A common illustration of the generation gap occurs when a parent tells a suffering child, “I know what you are going through.” Children do not believe it. They believe the world has changed dramatically since their parents were kids, so parents cannot possibly understand contemporary challenges. Our children do not grasp that although time may put new clothes on life’s challenges, the essence of the experience does not change. Similarly, some may assume God cannot understand our pain because Jesus’ trials were 2000 years ago. Suffering is suffering, however, regardless of age, socio-economic status, geographic location, or any other variable. Pain is an equal opportunity experience. Jesus suffered horribly near the end, both physically and emotionally. No matter what we go through, we have assurance that God has experienced it, because God was there in Jesus. And God is with us today. In order to finish his “work” on earth, God-in-Jesus experienced the worst. Jesus went through death’s door and came back to show that death is not the end. Our suffering will end, but our existence continues. Hope springs eternal.

Jesus drew all people to himself – the outcasts, the poor, the sick, the foreigners, and the unpopular. He knew what we only pretend to know, that higher levels of life and truth must contain and embrace all lower levels.

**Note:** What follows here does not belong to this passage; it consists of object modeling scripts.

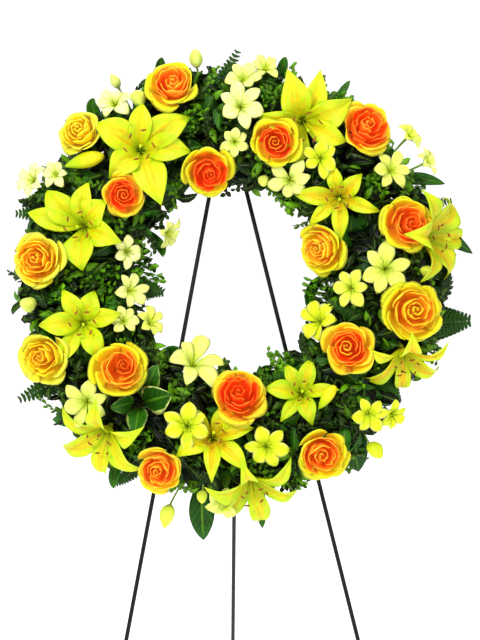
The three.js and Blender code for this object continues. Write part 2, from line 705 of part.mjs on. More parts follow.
function addAll(group, named) {
  named.forEach(([name, made, material]) => group.add(meshOf(name, made, material)));
}

// Everything above the floor: wires are cut off flat there.
function aboveFloor(made) {
  const size = 4000;
  const space = new THREE.BoxGeometry(size, size, size);
  space.translate(0, 0, size / 2);
  return made.intersect(solid(space));
}

const inWorld = (x, y, z) => vector(x, y, z).applyMatrix4(leaning.matrixWorld);

function easelLeg(sign) {
  const top = inWorld(sign * LEG_TOP_X, LEG_TOP_Y, LEG_Z);
  const foot = inWorld(sign * legX(FLOOR_Y - FLOOR_CUT), FLOOR_Y - FLOOR_CUT, LEG_Z);
  return aboveFloor(rod(line(top, foot), WIRE, { sides: WIRE_SIDES }));
}

// A wire bent through corner points, each corner rounded in a few short steps.
function bentWire(points, bend, grow = 0) {
  const route = [points[0]];
  for (let i = 1; i < points.length - 1; i++) {
    const before = points[i].clone().add(points[i - 1].clone().sub(points[i]).setLength(bend));
    const after = points[i].clone().add(points[i + 1].clone().sub(points[i]).setLength(bend));
    route.push(...new THREE.QuadraticBezierCurve3(before, points[i], after).getPoints(BEND_STEPS));
  }
  route.push(points[points.length - 1]);
  const steps = route.length - 1;
  const path = (t) => {
    const i = Math.min(Math.floor(t * steps + 1e-9), steps - 1);
    return route[i].clone().lerp(route[i + 1], t * steps - i);
  };
  return rod(path, WIRE + grow, { steps, sides: BENT_SIDES });
}

// The rest: a cross wire between the legs whose ends turn forward under the ring and end in a lip.
function wreathRest(grow = 0) {
  const beside = (2 * WIRE + GAP) / Math.cos(LEG_SPLAY);
  let y = -OUTER;
  for (let i = 0; i < FIT_ROUNDS; i++) {
    y = -Math.sqrt((OUTER + WIRE + 2 * GAP) ** 2 - (legX(y) - beside) ** 2);
  }
  const x = legX(y) - beside;
  const lip = vector(-x, -y, 0).setLength(REST_LIP).add(vector(x, y, REST_REACH + LIP_RISE));
  const right = [vector(x, y, LEG_Z), vector(x, y, REST_REACH), lip];
  const left = right.map((point) => vector(-point.x, point.y, point.z)).reverse();
  return bentWire([...left, ...right], REST_BEND, grow);
}

// A staple across the backs of the front legs, at one height. The upper one ties the legs together at their
// top, and the rear leg's eye turns on the lower one.
function legStaple(y) {
  const x = legX(y);
  const start = LEG_Z - WIRE - GAP;
  const back = LEG_Z - HINGE_SETBACK;
  const corners = [vector(-x, y, start), vector(-x, y, back), vector(x, y, back), vector(x, y, start)];
  return bentWire(corners, STAPLE_BEND);
}

const hinge = inWorld(0, HINGE_Y, LEG_Z - HINGE_SETBACK);

function rearLeg() {
  const ringRadius = 2 * WIRE + EYE_CLEARANCE;
  const tilt = Math.acos(hinge.z / REAR_LENGTH);
  const down = vector(0, Math.sin(tilt), -Math.cos(tilt));
  const eye = new THREE.TorusGeometry(ringRadius, WIRE, BENT_SIDES, EYE_STEPS);
  eye.rotateY(Math.PI / 2);
  eye.translate(hinge.x, hinge.y, hinge.z);
  const top = hinge.clone().addScaledVector(down, ringRadius);
  const foot = hinge.clone().addScaledVector(down, REAR_LENGTH + FLOOR_CUT);
  const shaft = rod(line(top, foot), WIRE, { sides: WIRE_SIDES });
  return aboveFloor(solid(eye).add(shaft));
}

const numbered = (word, k) => `${word}_${String(k + 1).padStart(2, "0")}`;

// A stem stands in the foam and ends in a bloom's seat.
function stalkTo(seat, at, radius) {
  const root = vector(at[0], at[1], 0).setLength(RING_RADIUS).setZ(FOAM_HEIGHT - STEM_DEPTH);
  const [made, grown] = [0, SPACING].map((grow) => rod(line(root, seat), radius + grow, { sides: 4 }));
  return { at, made, grown };
}

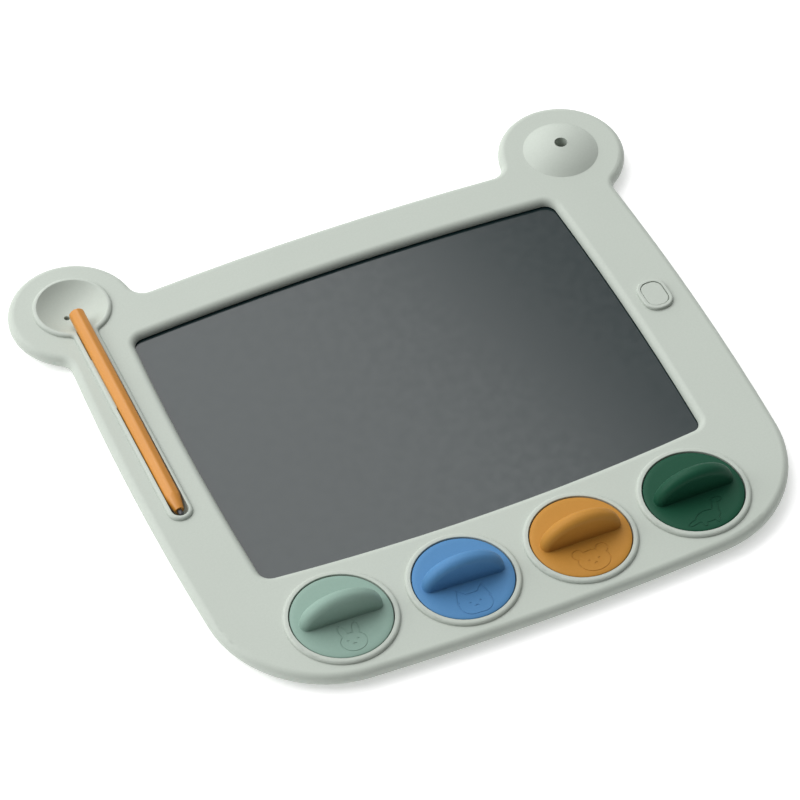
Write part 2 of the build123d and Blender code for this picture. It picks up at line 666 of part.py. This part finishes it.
def stamp_disc():
    """Round plate whose top falls away softly towards its edge."""
    skirt = STAMP_BOTTOM + RELIEF + 0.1
    width, drop = STAMP_EDGE
    section = Pos(0, (skirt + STAMP_TOP) / 2) * Rectangle(2 * STAMP_RADIUS, STAMP_TOP - skirt)
    corner = Pos(STAMP_RADIUS - width / 2, STAMP_TOP - drop / 2) * Rectangle(width, drop)
    shoulder = Pos(STAMP_RADIUS - width, STAMP_TOP - drop) * Ellipse(width, drop)
    section = (section - corner + (corner & shoulder)) & Pos(STAMP_RADIUS, 0) * Rectangle(2 * STAMP_RADIUS, 60)
    return revolve(Plane.XZ * section, Axis.Z)


def stamp_body(color):
    """Coloured disc with its grip, its engraved motif and the recess for the relief pad."""
    recess_top = STAMP_BOTTOM + RELIEF + PAD_THICKNESS
    disc = stamp_disc() - rod((0, 0), PAD_RADIUS + 0.05, 0, recess_top)
    body = disc + Pos(0, 0, STAMP_TOP) * stamp_grip()
    flat_radius = STAMP_RADIUS - STAMP_EDGE[0]
    root = [e for e in body.edges() if abs(e.center().Z - STAMP_TOP) < 0.01
            and max(hypot(v.X, v.Y) for v in e.vertices()) < flat_radius - 0.01]
    body = fillet(root, GRIP_ROOT)
    engraving = Pos(0, MOTIF_Y) * line_drawing(MOTIFS[color])
    body -= prism(engraving, STAMP_TOP - ENGRAVING, STAMP_TOP + 1)
    return Pos(*STAMPS[color]) * Rot(0, 0, STAMP_TURN[color]) * body


def stamp_pad(color):
    """Printing pad: a disc with the motif standing proud underneath, mirrored."""
    low = STAMP_BOTTOM + RELIEF
    pad = rod((0, 0), PAD_RADIUS, low, low + PAD_THICKNESS - 0.02)
    picture = scale(mirror(line_drawing(MOTIFS[color]), Plane.YZ), PAD_SCALE)
    pad += prism(picture, STAMP_BOTTOM, low + 0.1)
    return Pos(*STAMPS[color]) * Rot(0, 0, STAMP_TURN[color]) * pad


# ----------------------------------------------------------------------------------------- write
PARTS = {
    "front_cover": front_cover,
    "rear_cover": rear_cover,
    "case_screws": case_screws,
    "rubber_feet": rubber_feet,
    "writing_film": writing_film,
    "backing_plate": backing_plate,
    "screen_gasket": screen_gasket,
    "flex_ribbon": flex_ribbon,
    "circuit_board": circuit_board,
    "board_screws": board_screws,
    "controller_chip": controller_chip,
    "boost_coil": boost_coil,
    "switch_housing": switch_housing,
    "switch_plunger": switch_plunger,
    "erase_button": erase_button,
    "coin_cell": coin_cell,
    "negative_contact": negative_contact,
    "positive_contact": positive_contact,
    "positive_wire": positive_wire,
    "negative_wire": negative_wire,
    "battery_door": battery_door,
    "door_screws": door_screws,
    "stylus_barrel": stylus_barrel,
    "stylus_nib": stylus_nib,
}

os.makedirs("parts", exist_ok=True)
for name, build in PARTS.items():
    export_step(build(), f"parts/{name}.step")
for color in STAMPS:
    export_step(stamp_body(color), f"parts/{color}_stamp.step")
    export_step(stamp_pad(color), f"parts/{color}_stamp_pad.step")
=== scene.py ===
import json
import math

import bpy
from mathutils import Matrix, Quaternion, Vector

# Looks of a children's LCD drawing tablet: its plastics, rubbers and metals, a pale floor, soft studio
# light and the camera. Metres, in the frame of the CAD part: +X right, +Y towards the ears, +Z up.

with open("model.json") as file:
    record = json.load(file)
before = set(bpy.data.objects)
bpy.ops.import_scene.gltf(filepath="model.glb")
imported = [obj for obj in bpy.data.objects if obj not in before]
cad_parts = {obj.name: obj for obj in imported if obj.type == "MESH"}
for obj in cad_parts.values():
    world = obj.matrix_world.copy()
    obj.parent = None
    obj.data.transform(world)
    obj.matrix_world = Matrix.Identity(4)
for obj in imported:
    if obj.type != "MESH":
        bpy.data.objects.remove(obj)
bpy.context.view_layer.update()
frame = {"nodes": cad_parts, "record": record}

MM = 0.001

# --------------------------------------------------------------------------------------- camera
AZIMUTH = math.radians(-24.865)
ELEVATION = math.radians(48.826)
ROLL = math.radians(0.403)
TARGET = Vector((-0.01042, -0.00251, 0.00995))
DISTANCE = 1.9555
LENS_PER_SENSOR = 5.5771     # focal length over sensor width
SENSOR = 36.0
VIEW_REACH = 100.0           # nothing farther away than this is drawn

# --------------------------------------- light, where 1.0 is a white surface seen as full white
SKY = 1.50
SKY_RIGHT = 0.48             # share of that brightness left towards +X
SKY_RIGHT_FALL = (-0.2, 0.8)     # X of the directions where the fall starts and ends
SKY_FRONT = 0.10             # share left towards the viewer, -Y
SKY_FRONT_FALL = (0.1, -0.65)    # Y of the directions where the fall starts and ends
BACK_BOX = 2.55
SIDE_BOX = 3.9
FLOOR_GLOW = 0.32

# ------------------------------------------------------------------------------------- surfaces
STAMP_SHINE = 0.14
NIB_POLISH = (-23.5 * MM, -20.5 * MM)    # Y of the nib's point, and of its unpolished root
COIL_WAIST = (5.05 * MM, 5.95 * MM)      # heights between the coil drum's two flanges
WAIST_BLEND = 0.01 * MM
TRACK_PITCH = 1.0 * MM
WEAVE_PITCH = 0.6 * MM
WIRE_PITCH = 0.2 * MM
FLOOR_REACH = 6.0


# -------------------------------------------------------------------------------- node recipes
def set_range(node, start, end, low, high):
    """Makes a Map Range node take start..end smoothly to low..high."""
    node.interpolation_type = "SMOOTHSTEP"
    for name, number in (("From Min", start), ("From Max", end), ("To Min", low), ("To Max", high)):
        node.inputs[name].default_value = number


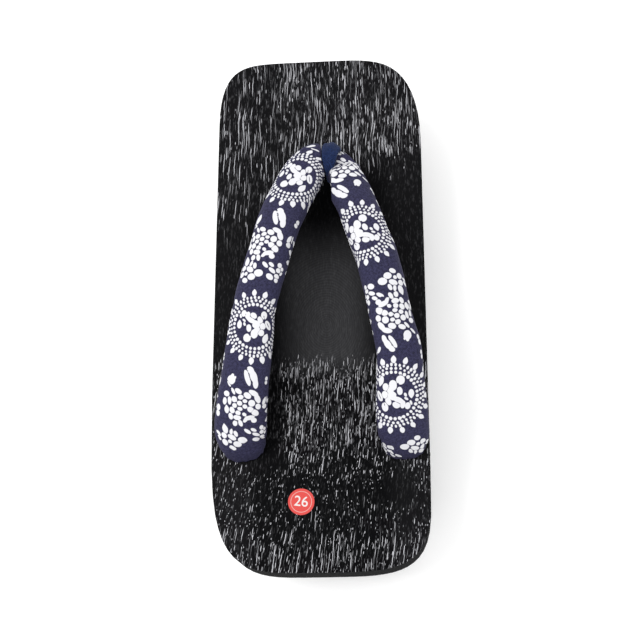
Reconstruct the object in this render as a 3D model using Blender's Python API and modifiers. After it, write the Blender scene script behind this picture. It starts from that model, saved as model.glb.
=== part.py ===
"""Left geta sandal: a wooden deck on two cross teeth, with a padded V strap and a toe loop.

The origin is on the floor, under the middle of the deck. +Y points to the toe, +X to the big-toe side, +Z up.
"""

import math

import bmesh
import bpy
from mathutils import Matrix, Vector

# Deck
DECK_LENGTH = 0.265
DECK_WIDTH = 0.1058
DECK_THICKNESS = 0.022
DECK_TOP = 0.052
DECK_EDGE = 0.0013
TOE_CAP = 0.043
HEEL_CAP = 0.066

# Teeth: each stands just behind the knots of its cord holes
TOOTH_FROM_SIDE = 0.0025
TOOTH_THICKNESS = 0.022
TOOTH_EDGE = 0.001
TOOTH_INLET = 0.004
TOOTH_BEHIND_FRONT_KNOT = 0.0095
TOOTH_BEHIND_REAR_KNOTS = 0.0012

# Cord holes: the front one lies off the deck's middle line, and the rear ones in from its sides.
FRONT_HOLE_FROM_TOE = 0.0640
FRONT_HOLE_OFF_MIDDLE = 0.0075
LEFT_HOLE_FROM_HEEL = 0.0625
LEFT_HOLE_FROM_SIDE = 0.0154
RIGHT_HOLE_FROM_HEEL = 0.0605
RIGHT_HOLE_FROM_SIDE = 0.0124
REAR_HOLE_RADIUS = 0.0040

# Strap
STRAP_WIDTH = 0.0210
STRAP_THICKNESS = 0.0140
STRAP_RISE = 0.0320
STRAP_BANK = math.radians(9)
STRAP_PLUG_DEPTH = 0.0060

# Toe loop
LOOP_BAND = 0.0042
LOOP_WIDTH = 0.0090
LOOP_STEM_WIDTH = 0.0062
LOOP_STEM_DEPTH = 0.0078
LOOP_BELOW_TOP = 0.0060
LOOP_EDGE = 0.0015
LOOP_SWELL = 1.3

# Cords and knots under the deck
CORD_RADIUS = 0.0022
KNOT_CORD_RADIUS = 0.0024
CORD_TAIL = 0.0120

# What fits or meets keeps this gap, and cutters run this far past what they cut.
GAP = 0.0003
CUT_BEYOND = 0.010
SHARP_ANGLE = math.radians(40)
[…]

We cannot overcome evil by ostracizing it, nor can we overcome suffering by ignoring its existence. We overcome less-than-desirable parts of our lives by loving them, by living a better way, and by accepting all into our circle of awareness and blessing. Jesus invites us to bring our earthly trials and lay them at the foot of his cross, where he will bear them with us. We are not alone. He has been there and done that. At the Last Supper, Jesus told us to remember – remember he has been there; remember this life is not all there is; remember we are loved beyond imagination. There is light on the other side of the cross.

Come home to church this Sunday. Be there and do that.